GOAL OF THE EXERCISE: Write each line out exactly, leaving none out.

DATA SECTION:

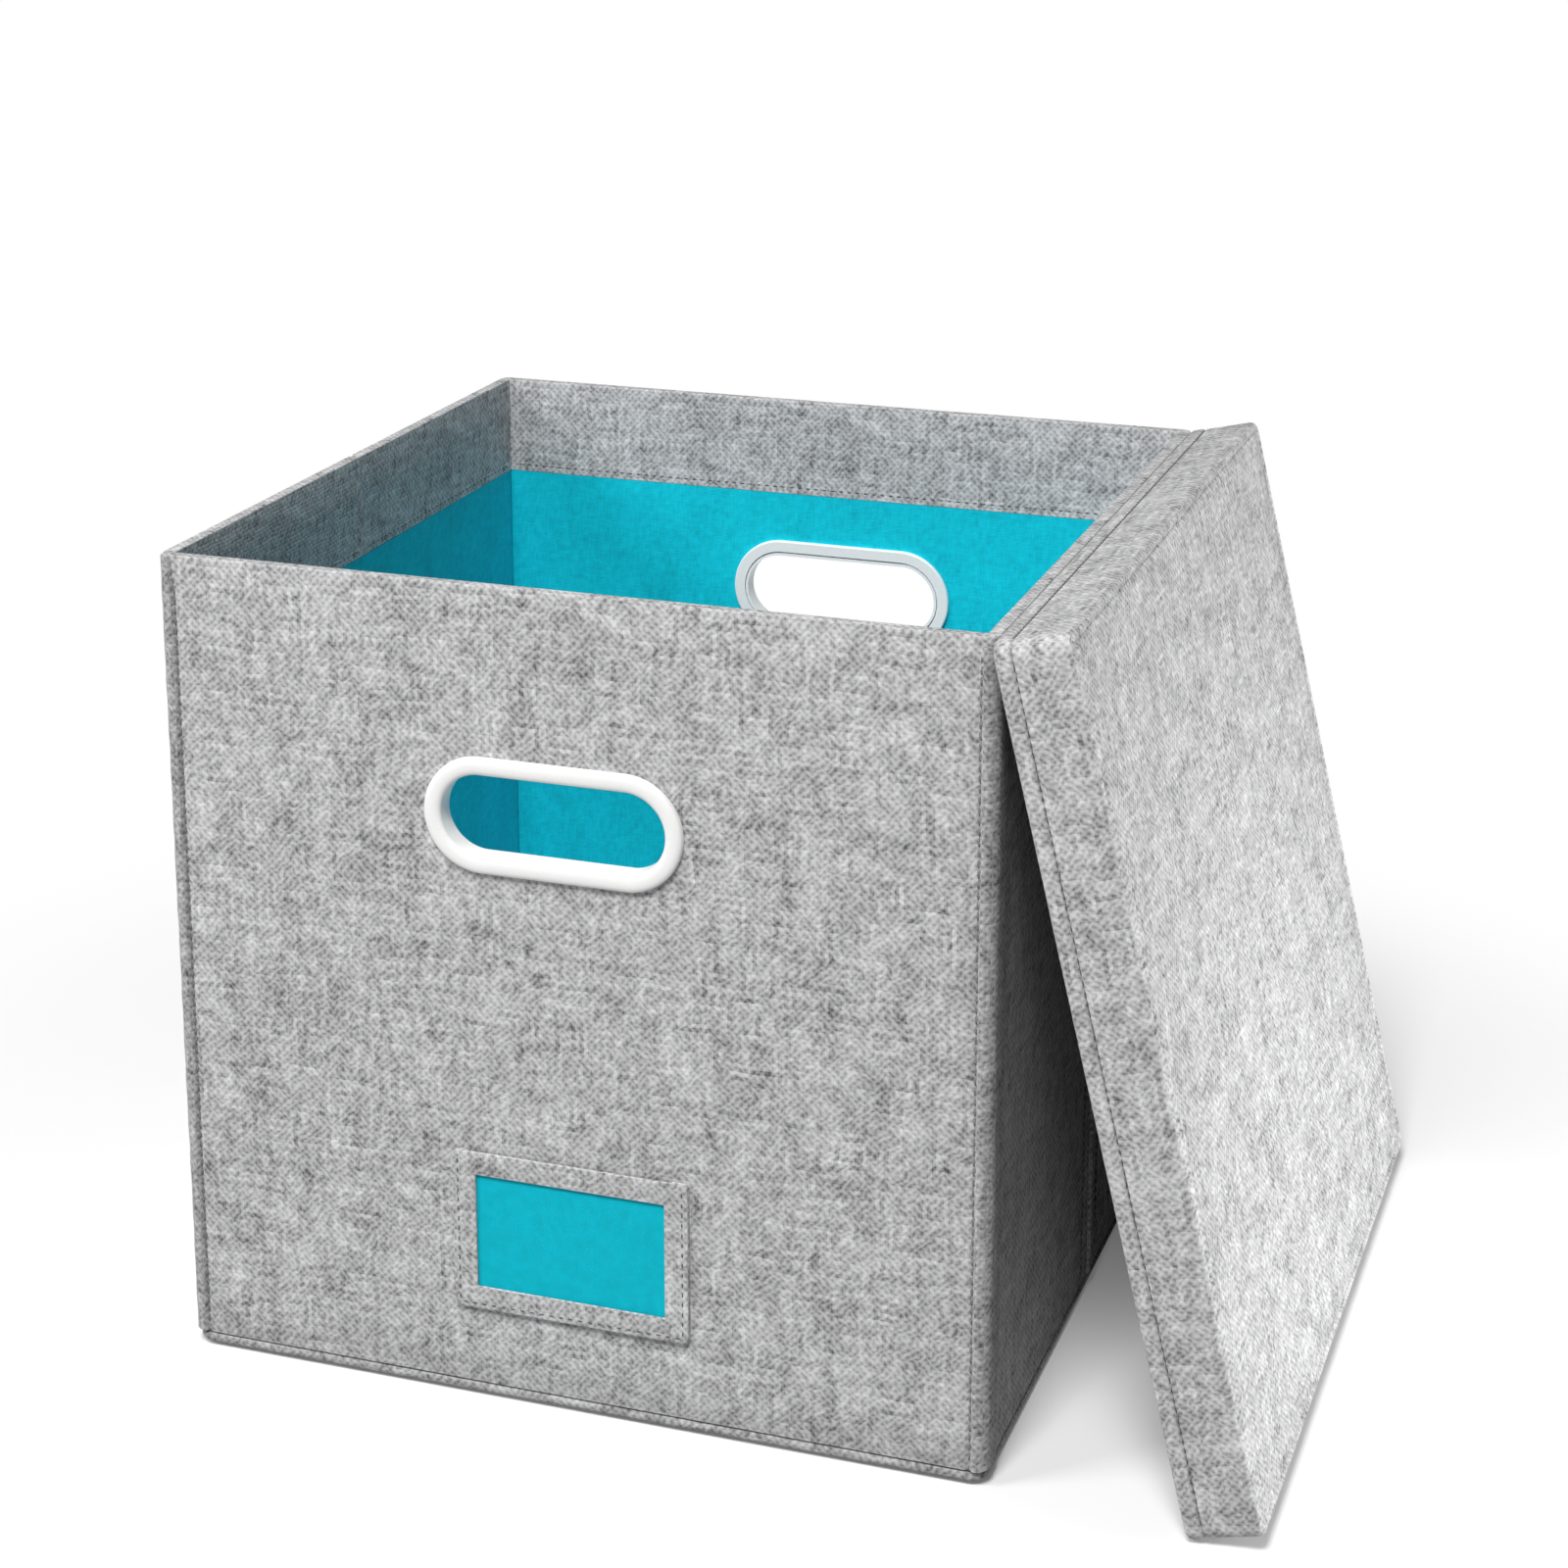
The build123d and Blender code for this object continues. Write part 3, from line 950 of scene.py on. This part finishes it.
makeCornerWeb("front_right", 1, -1)
makeCornerWeb("front_left", -1, -1)
makeCornerWeb("back_right", 1, 1)


def makeOpenCorner():
    # This corner has no joint: one layer stays on the back wall and slides over one on the side
    values = webValues
    outer, centre = makeCornerSheet("back_left_corner_cloth", -1, 1, values["proud"], 0)
    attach(outer, "back_wall")
    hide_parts("back_left_corner_strip")
    proud = values["proud"] - values["innerStep"]
    lower = values["innerLower"]
    inner, centre = makeCornerSheet("back_left_corner_fold", -1, 1, proud, values["legLength"], lower)
    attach(inner, "left_rear_half")


makeOpenCorner()


def makeCreases():
    values = webValues
    for side, front, rear in (
        (1, "right_front_half", "right_rear_half"),
        (-1, "left_front_half", "left_rear_half"),
    ):
        word = "right" if side > 0 else "left"
        half = values["creaseHalf"]
        # Outside it stands up as a low ridge over the fold
        x = side * (boxWidth / 2 - values["creaseSunk"])
        rise = side * (values["creaseSunk"] + values["creaseProud"])
        points = [(x + rise * cos(pi * step / 12), half * step / 6) for step in range(-6, 7)]
        foot, top = wallBottom + values["creaseFoot"], boxHeight - values["creaseTop"]
        web = sweepUpright(word + "_crease_cloth", points, foot, top, 20)
        faceAwayFrom(web, (0, 0))
        finishWeb(web, linen, values["creaseThick"])
        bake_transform(web)
        # Inside, the cloth is tucked into the gap, so that it has the length to go round the fold
        inside = side * (boxWidth / 2 - wallThickness - values["innerCreaseProud"])
        half = values["innerCreaseHalf"]
        tucked = [
            (inside, half),
            (inside, 0.0003),
            (inside + side * 0.0004, 0.00011),
            (inside + side * values["innerCreaseDepth"], 0.0),
        ]
        across = [(x, -y) for x, y in tucked] + tucked[2::-1]
        bands = (
            ("_crease_facing", facingLow, boxHeight - 0.001, linen, "linen"),
            ("_crease_lining", foot, facingLow - 0.0002, liningCloth, "turquoise_lining"),
        )
        for ending, low, high, material, slotName in bands:
            strip = sweepUpright(word + ending, across, low, high, 12)
            if strip.data.polygons[0].normal.x * side > 0:
                strip.data.flip_normals()
            finishWeb(strip, material, values["innerCreaseThick"])
            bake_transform(strip)


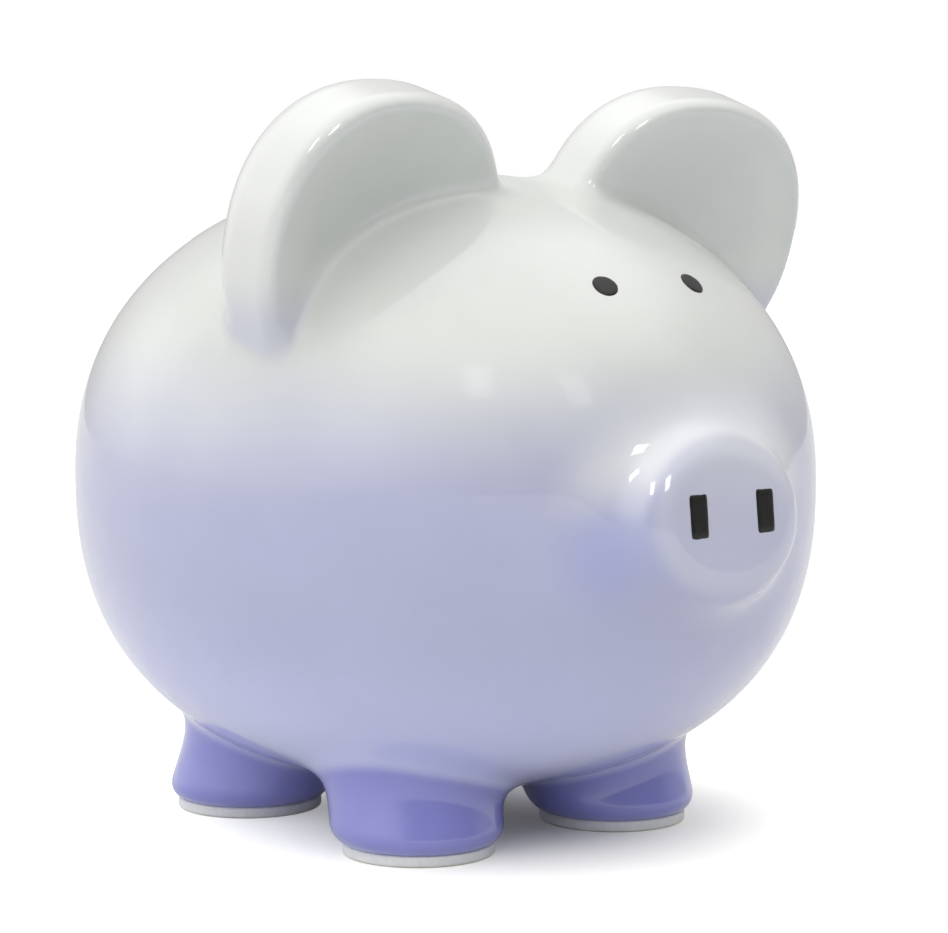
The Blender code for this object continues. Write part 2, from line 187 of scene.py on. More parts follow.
def ear_distance(p, side):
    x = p[:, 0] * side - EAR_CENTRE[0]
    y = p[:, 1] - EAR_CENTRE[1]
    z = p[:, 2] - EAR_CENTRE[2]
    x, y = turned(x, y, EAR_YAW)
    y, z = turned(y, z, EAR_LEAN)
    z, x = turned(z, x, EAR_SPLAY)
    rim = superellipse_distance(x, z, EAR_RADIUS, EAR_RADIUS, EAR_SQUARENESS)
    half = EAR_THICKNESS / 2.0
    reach = np.hypot(x, z) / EAR_RADIUS
    back = y - half - EAR_BACK_CROWN * (1.0 - np.minimum(reach, 1.0) ** 2)
    ear = round_corner(rim, back, EAR_BACK_EDGE)
    ear = round_corner(ear, -y - half, EAR_FRONT_EDGE)
    bowl_reach = (EAR_RADIUS - EAR_DISH_MARGIN) ** 2
    bowl_radius = (bowl_reach + EAR_DISH_DEPTH ** 2) / (2.0 * EAR_DISH_DEPTH)
    bowl_y = y + half - EAR_DISH_DEPTH + bowl_radius
    to_bowl = np.sqrt(x ** 2 + z ** 2 + bowl_y ** 2) - bowl_radius
    return soft_max(ear, -to_bowl, EAR_DISH_EDGE)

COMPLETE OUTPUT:
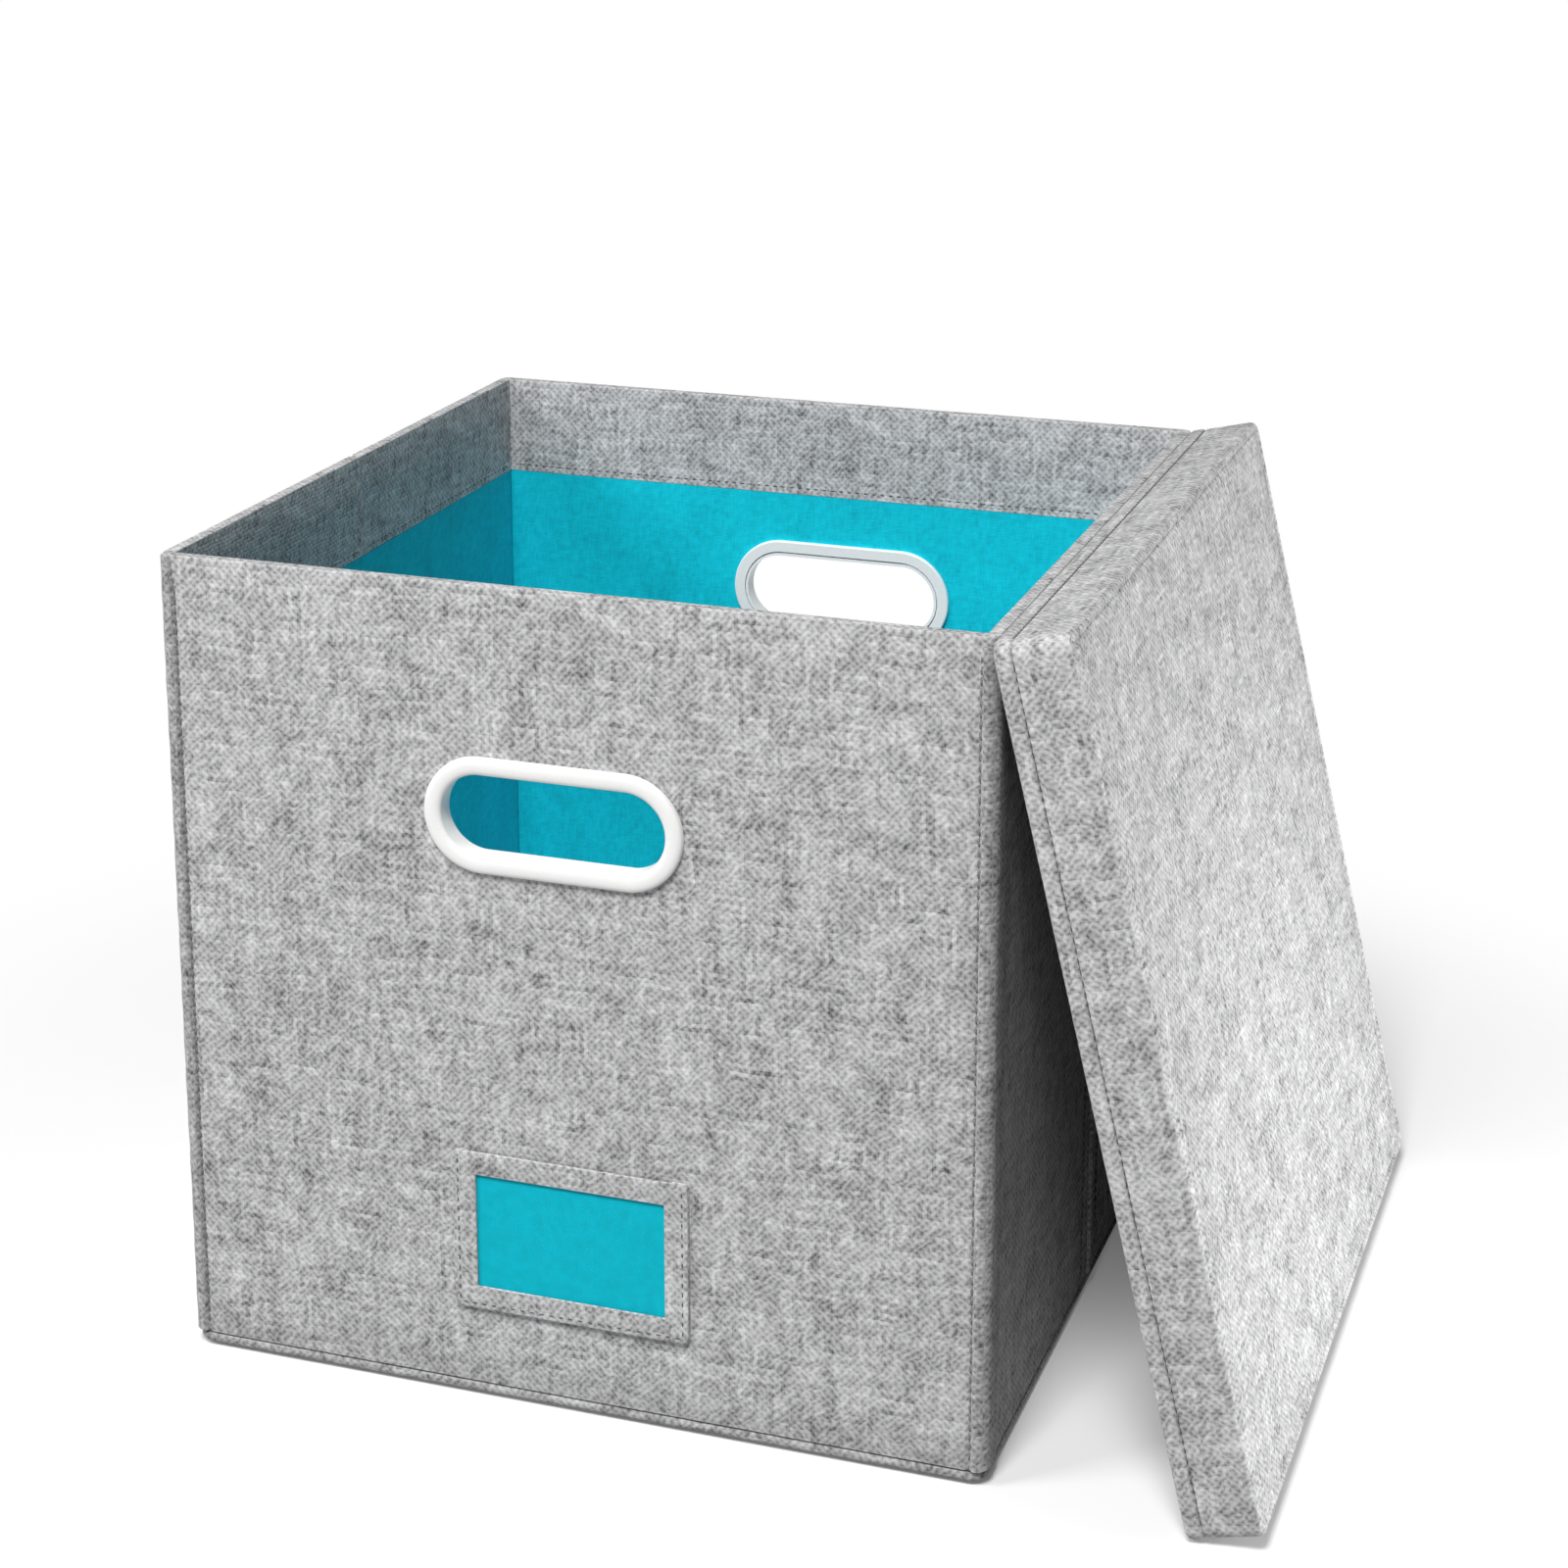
The build123d and Blender code for this object continues. Write part 3, from line 950 of scene.py on. This part finishes it.
makeCornerWeb("front_right", 1, -1)
makeCornerWeb("front_left", -1, -1)
makeCornerWeb("back_right", 1, 1)


def makeOpenCorner():
    # This corner has no joint: one layer stays on the back wall and slides over one on the side
    values = webValues
    outer, centre = makeCornerSheet("back_left_corner_cloth", -1, 1, values["proud"], 0)
    attach(outer, "back_wall")
    hide_parts("back_left_corner_strip")
    proud = values["proud"] - values["innerStep"]
    lower = values["innerLower"]
    inner, centre = makeCornerSheet("back_left_corner_fold", -1, 1, proud, values["legLength"], lower)
    attach(inner, "left_rear_half")


makeOpenCorner()


def makeCreases():
    values = webValues
    for side, front, rear in (
        (1, "right_front_half", "right_rear_half"),
        (-1, "left_front_half", "left_rear_half"),
    ):
        word = "right" if side > 0 else "left"
        half = values["creaseHalf"]
        # Outside it stands up as a low ridge over the fold
        x = side * (boxWidth / 2 - values["creaseSunk"])
        rise = side * (values["creaseSunk"] + values["creaseProud"])
        points = [(x + rise * cos(pi * step / 12), half * step / 6) for step in range(-6, 7)]
        foot, top = wallBottom + values["creaseFoot"], boxHeight - values["creaseTop"]
        web = sweepUpright(word + "_crease_cloth", points, foot, top, 20)
        faceAwayFrom(web, (0, 0))
        finishWeb(web, linen, values["creaseThick"])
        bake_transform(web)
        # Inside, the cloth is tucked into the gap, so that it has the length to go round the fold
        inside = side * (boxWidth / 2 - wallThickness - values["innerCreaseProud"])
        half = values["innerCreaseHalf"]
        tucked = [
            (inside, half),
            (inside, 0.0003),
            (inside + side * 0.0004, 0.00011),
            (inside + side * values["innerCreaseDepth"], 0.0),
        ]
        across = [(x, -y) for x, y in tucked] + tucked[2::-1]
        bands = (
            ("_crease_facing", facingLow, boxHeight - 0.001, linen, "linen"),
            ("_crease_lining", foot, facingLow - 0.0002, liningCloth, "turquoise_lining"),
        )
        for ending, low, high, material, slotName in bands:
            strip = sweepUpright(word + ending, across, low, high, 12)
            if strip.data.polygons[0].normal.x * side > 0:
                strip.data.flip_normals()
            finishWeb(strip, material, values["innerCreaseThick"])
            bake_transform(strip)


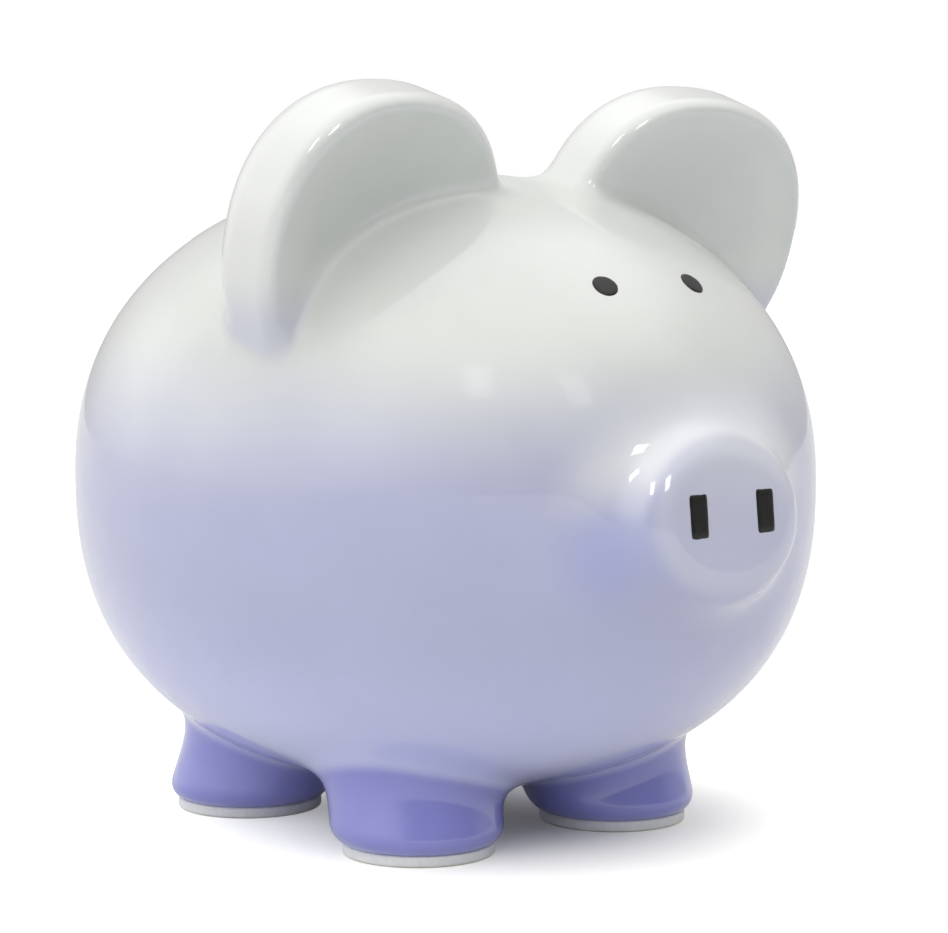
The Blender code for this object continues. Write part 2, from line 187 of scene.py on. More parts follow.
def ear_distance(p, side):
    x = p[:, 0] * side - EAR_CENTRE[0]
    y = p[:, 1] - EAR_CENTRE[1]
    z = p[:, 2] - EAR_CENTRE[2]
    x, y = turned(x, y, EAR_YAW)
    y, z = turned(y, z, EAR_LEAN)
    z, x = turned(z, x, EAR_SPLAY)
    rim = superellipse_distance(x, z, EAR_RADIUS, EAR_RADIUS, EAR_SQUARENESS)
    half = EAR_THICKNESS / 2.0
    reach = np.hypot(x, z) / EAR_RADIUS
    back = y - half - EAR_BACK_CROWN * (1.0 - np.minimum(reach, 1.0) ** 2)
    ear = round_corner(rim, back, EAR_BACK_EDGE)
    ear = round_corner(ear, -y - half, EAR_FRONT_EDGE)
    bowl_reach = (EAR_RADIUS - EAR_DISH_MARGIN) ** 2
    bowl_radius = (bowl_reach + EAR_DISH_DEPTH ** 2) / (2.0 * EAR_DISH_DEPTH)
    bowl_y = y + half - EAR_DISH_DEPTH + bowl_radius
    to_bowl = np.sqrt(x ** 2 + z ** 2 + bowl_y ** 2) - bowl_radius
    return soft_max(ear, -to_bowl, EAR_DISH_EDGE)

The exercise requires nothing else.